» Requirements: Return each line of the material verbatim.

» Records for this exercise:

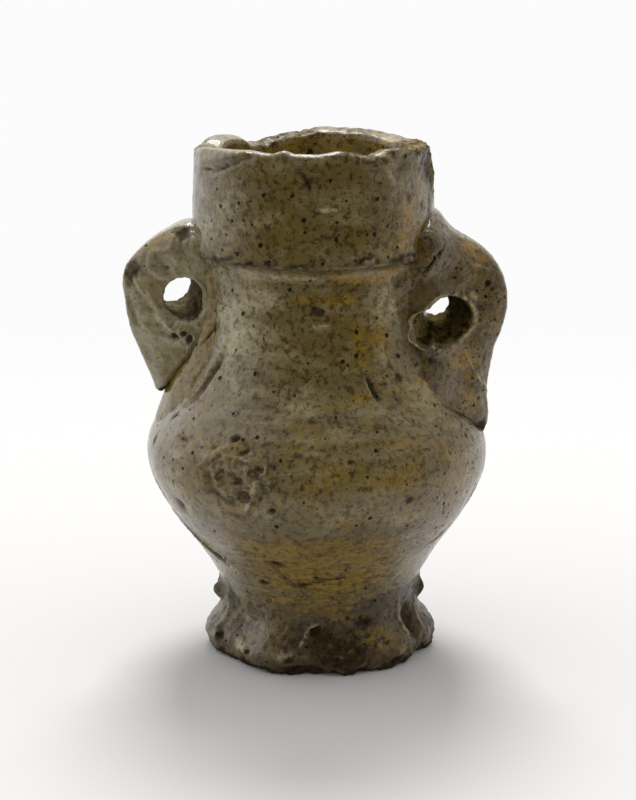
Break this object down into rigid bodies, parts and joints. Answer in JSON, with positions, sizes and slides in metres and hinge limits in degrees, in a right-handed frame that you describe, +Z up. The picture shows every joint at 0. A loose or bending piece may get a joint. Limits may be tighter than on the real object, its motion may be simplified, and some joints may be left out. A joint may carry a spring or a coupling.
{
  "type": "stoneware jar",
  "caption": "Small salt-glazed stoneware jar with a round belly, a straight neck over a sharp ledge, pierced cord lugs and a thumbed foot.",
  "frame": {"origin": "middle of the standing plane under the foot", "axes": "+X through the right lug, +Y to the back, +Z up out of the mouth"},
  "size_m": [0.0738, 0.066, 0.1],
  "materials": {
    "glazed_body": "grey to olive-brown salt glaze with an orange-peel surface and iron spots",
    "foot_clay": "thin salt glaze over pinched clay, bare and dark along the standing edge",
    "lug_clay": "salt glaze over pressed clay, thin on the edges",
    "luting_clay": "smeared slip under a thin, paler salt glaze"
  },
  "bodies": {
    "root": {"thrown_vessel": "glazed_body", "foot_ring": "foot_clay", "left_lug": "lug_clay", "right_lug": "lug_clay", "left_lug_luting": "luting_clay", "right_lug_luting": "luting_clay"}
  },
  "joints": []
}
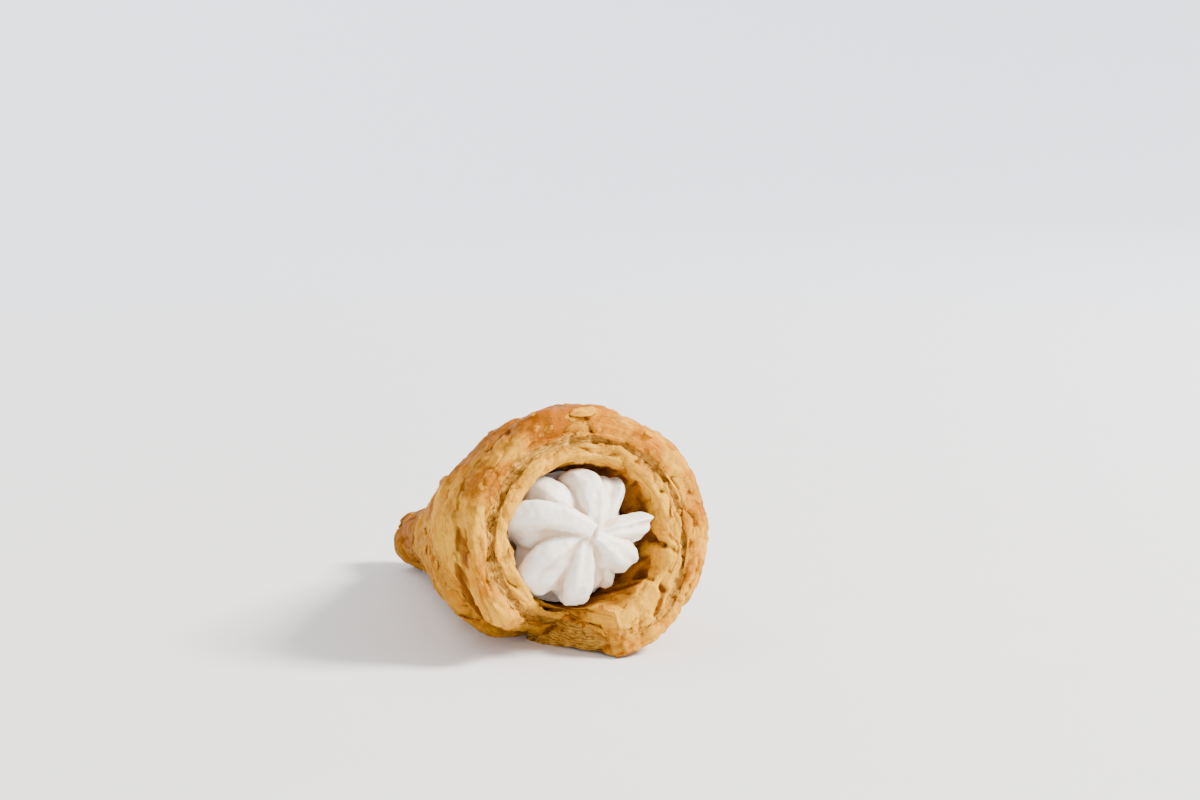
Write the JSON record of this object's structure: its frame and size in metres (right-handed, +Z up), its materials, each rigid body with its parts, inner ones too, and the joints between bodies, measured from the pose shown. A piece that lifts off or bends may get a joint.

» Exercise result:
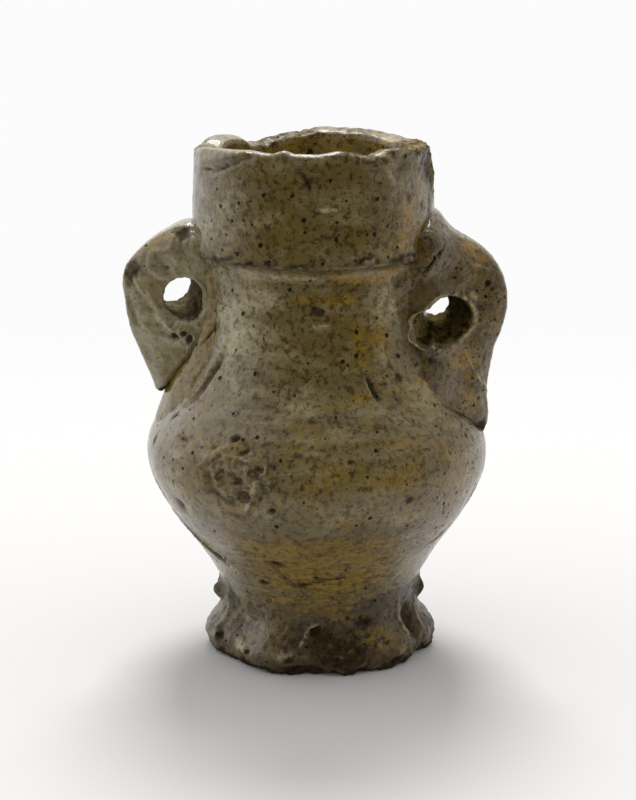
Break this object down into rigid bodies, parts and joints. Answer in JSON, with positions, sizes and slides in metres and hinge limits in degrees, in a right-handed frame that you describe, +Z up. The picture shows every joint at 0. A loose or bending piece may get a joint. Limits may be tighter than on the real object, its motion may be simplified, and some joints may be left out. A joint may carry a spring or a coupling.
{
  "type": "stoneware jar",
  "caption": "Small salt-glazed stoneware jar with a round belly, a straight neck over a sharp ledge, pierced cord lugs and a thumbed foot.",
  "frame": {"origin": "middle of the standing plane under the foot", "axes": "+X through the right lug, +Y to the back, +Z up out of the mouth"},
  "size_m": [0.0738, 0.066, 0.1],
  "materials": {
    "glazed_body": "grey to olive-brown salt glaze with an orange-peel surface and iron spots",
    "foot_clay": "thin salt glaze over pinched clay, bare and dark along the standing edge",
    "lug_clay": "salt glaze over pressed clay, thin on the edges",
    "luting_clay": "smeared slip under a thin, paler salt glaze"
  },
  "bodies": {
    "root": {"thrown_vessel": "glazed_body", "foot_ring": "foot_clay", "left_lug": "lug_clay", "right_lug": "lug_clay", "left_lug_luting": "luting_clay", "right_lug_luting": "luting_clay"}
  },
  "joints": []
}
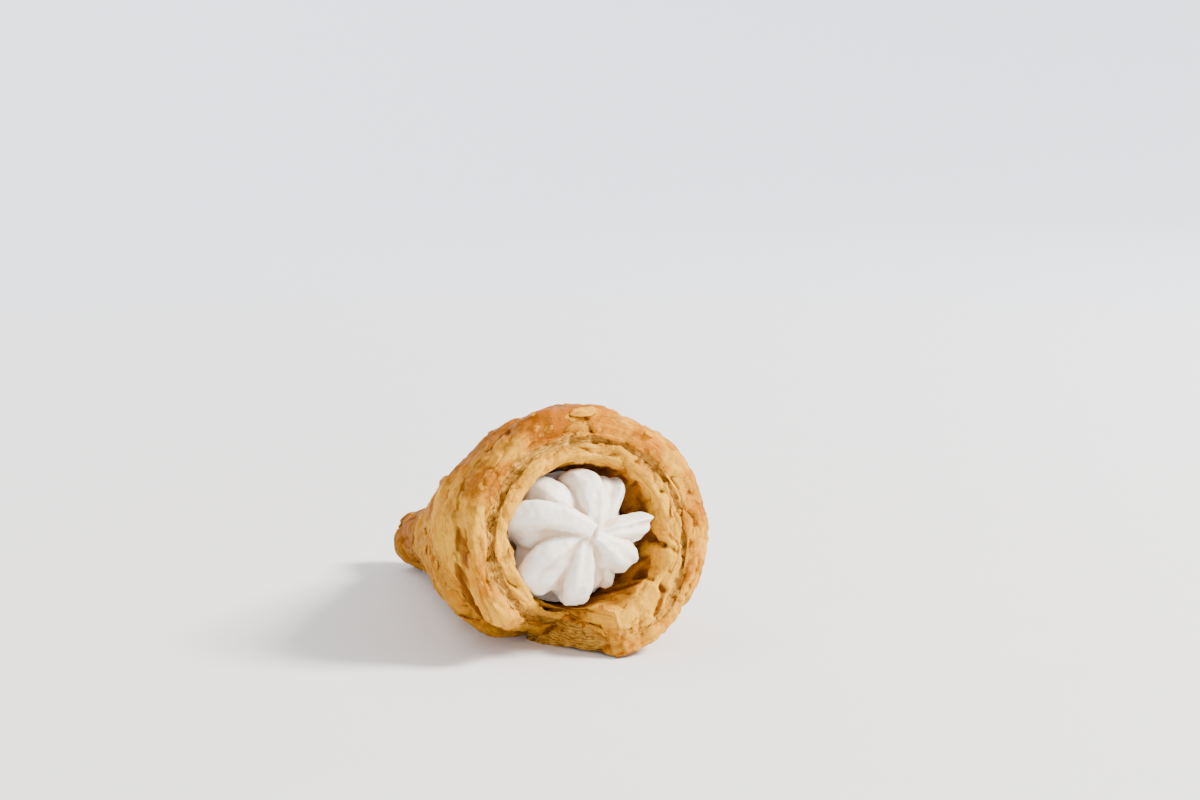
Write the JSON record of this object's structure: its frame and size in metres (right-handed, +Z up), its materials, each rigid body with its parts, inner ones too, and the joints between bodies, measured from the pose shown. A piece that lifts off or bends may get a joint.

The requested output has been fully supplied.